Understanding what’s behind the results
However, the WHO/ILO study raises a few questions, says Lieke ten Brummelhuis, associate professor of management and organization studies at the Beedie School of Business at Simon Fraser University in Vancouver.
For example, what are the working conditions for people putting in long hours?
“If someone doesn’t have any control over their job or if they don’t really like their job, or if they work in horrible conditions, such as heat or noise, then, obviously, that’s going to be very unhealthy,” she says.
Secondly, is this more about workaholism, involving people who are obsessed about work?
“They work long hours, but then after work, they can’t really switch off… they don’t really engage in a rewarding way in other life domains. And then at night, they keep ruminating about work. So, if you have that mentality, you can imagine that your stress levels remain activated and high at all times,” says ten Brummelhuis.

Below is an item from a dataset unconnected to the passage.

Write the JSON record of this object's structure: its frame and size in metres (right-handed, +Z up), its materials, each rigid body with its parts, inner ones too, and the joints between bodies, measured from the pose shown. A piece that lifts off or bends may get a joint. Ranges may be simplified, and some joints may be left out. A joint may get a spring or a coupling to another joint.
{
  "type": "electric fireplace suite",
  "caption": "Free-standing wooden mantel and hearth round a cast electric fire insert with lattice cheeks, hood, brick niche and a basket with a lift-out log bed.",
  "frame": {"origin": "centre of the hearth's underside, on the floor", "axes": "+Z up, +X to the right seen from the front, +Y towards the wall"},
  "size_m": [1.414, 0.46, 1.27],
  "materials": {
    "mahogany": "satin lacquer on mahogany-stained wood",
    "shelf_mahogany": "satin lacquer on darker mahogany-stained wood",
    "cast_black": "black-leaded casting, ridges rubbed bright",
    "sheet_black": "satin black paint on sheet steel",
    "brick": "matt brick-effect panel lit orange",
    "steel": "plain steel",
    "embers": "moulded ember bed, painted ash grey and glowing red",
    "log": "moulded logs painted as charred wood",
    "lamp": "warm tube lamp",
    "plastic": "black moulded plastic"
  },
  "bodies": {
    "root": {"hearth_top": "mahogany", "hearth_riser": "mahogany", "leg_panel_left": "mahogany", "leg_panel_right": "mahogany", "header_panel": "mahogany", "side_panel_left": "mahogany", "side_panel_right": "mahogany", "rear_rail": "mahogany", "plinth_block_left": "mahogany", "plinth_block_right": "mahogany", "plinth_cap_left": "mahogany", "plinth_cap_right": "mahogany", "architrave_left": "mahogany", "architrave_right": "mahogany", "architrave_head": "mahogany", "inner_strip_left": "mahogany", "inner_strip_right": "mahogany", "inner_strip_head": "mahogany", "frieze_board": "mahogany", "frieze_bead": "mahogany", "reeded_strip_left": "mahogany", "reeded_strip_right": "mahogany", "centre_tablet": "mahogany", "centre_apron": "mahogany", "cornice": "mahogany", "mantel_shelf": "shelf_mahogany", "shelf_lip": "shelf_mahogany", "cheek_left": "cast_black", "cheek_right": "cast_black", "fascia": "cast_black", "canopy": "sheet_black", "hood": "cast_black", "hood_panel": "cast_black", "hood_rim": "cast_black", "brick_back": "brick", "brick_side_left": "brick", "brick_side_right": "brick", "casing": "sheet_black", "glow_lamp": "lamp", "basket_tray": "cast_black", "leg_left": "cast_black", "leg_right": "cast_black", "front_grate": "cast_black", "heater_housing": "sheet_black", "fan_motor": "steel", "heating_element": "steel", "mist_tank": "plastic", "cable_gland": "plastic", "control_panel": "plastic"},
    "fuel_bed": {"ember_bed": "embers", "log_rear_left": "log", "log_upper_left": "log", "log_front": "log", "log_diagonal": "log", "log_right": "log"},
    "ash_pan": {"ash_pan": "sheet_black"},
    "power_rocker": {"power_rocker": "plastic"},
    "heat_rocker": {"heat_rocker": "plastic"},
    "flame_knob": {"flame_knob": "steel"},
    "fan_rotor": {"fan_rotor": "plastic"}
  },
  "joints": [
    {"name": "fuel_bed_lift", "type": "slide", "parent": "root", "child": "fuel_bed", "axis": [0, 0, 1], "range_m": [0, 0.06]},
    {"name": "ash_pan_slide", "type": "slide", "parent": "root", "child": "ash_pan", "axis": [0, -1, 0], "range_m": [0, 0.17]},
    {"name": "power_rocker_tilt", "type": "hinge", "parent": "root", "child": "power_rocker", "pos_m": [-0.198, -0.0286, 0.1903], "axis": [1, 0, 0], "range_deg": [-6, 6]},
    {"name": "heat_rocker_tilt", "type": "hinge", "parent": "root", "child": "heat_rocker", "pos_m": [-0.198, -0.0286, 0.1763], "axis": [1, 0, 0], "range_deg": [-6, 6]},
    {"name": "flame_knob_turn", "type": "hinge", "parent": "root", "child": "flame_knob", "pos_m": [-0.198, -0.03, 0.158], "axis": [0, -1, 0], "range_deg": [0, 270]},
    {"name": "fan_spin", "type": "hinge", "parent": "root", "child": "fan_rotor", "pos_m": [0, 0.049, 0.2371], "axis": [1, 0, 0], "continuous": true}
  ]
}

It is possible to work long hours without having an obsession, she says.
There is pressure to work long hours because people derive their identity from that.

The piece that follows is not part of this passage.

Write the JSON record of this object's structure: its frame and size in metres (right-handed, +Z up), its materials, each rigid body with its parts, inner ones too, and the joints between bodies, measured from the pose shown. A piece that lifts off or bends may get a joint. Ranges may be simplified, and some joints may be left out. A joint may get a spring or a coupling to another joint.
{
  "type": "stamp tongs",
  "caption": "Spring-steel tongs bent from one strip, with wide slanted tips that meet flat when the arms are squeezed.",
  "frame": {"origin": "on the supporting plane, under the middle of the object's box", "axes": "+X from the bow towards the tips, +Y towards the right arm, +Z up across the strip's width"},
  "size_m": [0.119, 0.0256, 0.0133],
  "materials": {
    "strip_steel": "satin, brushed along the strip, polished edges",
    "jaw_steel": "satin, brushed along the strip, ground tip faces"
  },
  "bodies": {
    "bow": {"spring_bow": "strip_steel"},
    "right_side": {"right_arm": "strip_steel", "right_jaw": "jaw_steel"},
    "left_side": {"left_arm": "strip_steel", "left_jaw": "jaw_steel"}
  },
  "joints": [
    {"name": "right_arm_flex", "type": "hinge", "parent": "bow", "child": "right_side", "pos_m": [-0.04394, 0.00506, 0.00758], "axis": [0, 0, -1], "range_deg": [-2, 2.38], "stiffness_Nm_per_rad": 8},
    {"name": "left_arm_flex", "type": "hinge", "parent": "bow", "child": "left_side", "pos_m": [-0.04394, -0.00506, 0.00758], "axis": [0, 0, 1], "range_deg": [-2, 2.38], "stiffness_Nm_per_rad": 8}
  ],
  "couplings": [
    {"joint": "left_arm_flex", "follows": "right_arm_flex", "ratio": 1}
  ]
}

“These are people who generally like their job, who have some autonomy of how they do their job and work in healthy offices… they work long hours but are not obsessed with their work, so they don’t have that cognitive component that keeps them mentally switched on all the time.”
Potential solutions to stressful hours
For those workers who are suffering from excess hours, there are a variety of measures that could help, according to the WHO and ILO. These include the implementation of international labour standards, along with regulations, policies, programs and interventions on working time arrangements.
Governments play a key role in establishing laws and policies around maximum working hour limits, says Pega, citing as an example the European Working Time Directive, which has set a limit of 48 hours per week for the European Union.
“They can then ensure that these are implemented, that these are monitored, and, if necessary, these are enforced by law.”
In addition, “the tripartite system could come up with teleworking regulations, where disconnection is possible to ensure that work periods are separated from rest and personal time,” he says.
Other options include collective and bilateral bargaining agreements where employers and workers jointly agree on limits, and shift work or flexible time arrangements, says Pega.
“Rather than having one person work 80 hours per week, we can have two people working 40 hours per week.”
Finally, employers can offer basic occupational health services, says Pega.
“They can ensure that the occupational health risk assessments include assessment of exposure to long working hours.”
But there’s definitely a component of organizational culture in all of this, says ten Brummelhuis.
“There is pressure for people to work long hours because people derive their identity from that…. So, that is, at a society level, really an issue where people need to be mindful it is actually not cool [to work late] because you might die from a heart attack at 65 if you keep up this lifestyle.”
In addition, senior-level executives have an exemplary function and can, for instance, talk about what they do to unwind after work or maintain work-life balance, to indicate that there’s more to life than work, she says.
There should also be greater emphasis on quality of work, says ten Brummelhuis.
“We really need to go to a results-oriented climate where we say, ‘If you do this task really well in three hours, whereas we thought you would do it in six hours, well, good for you — take the afternoon off….’ That focus on quality is much better than [focusing on] who was still in the office at 6 pm on a Thursday evening.”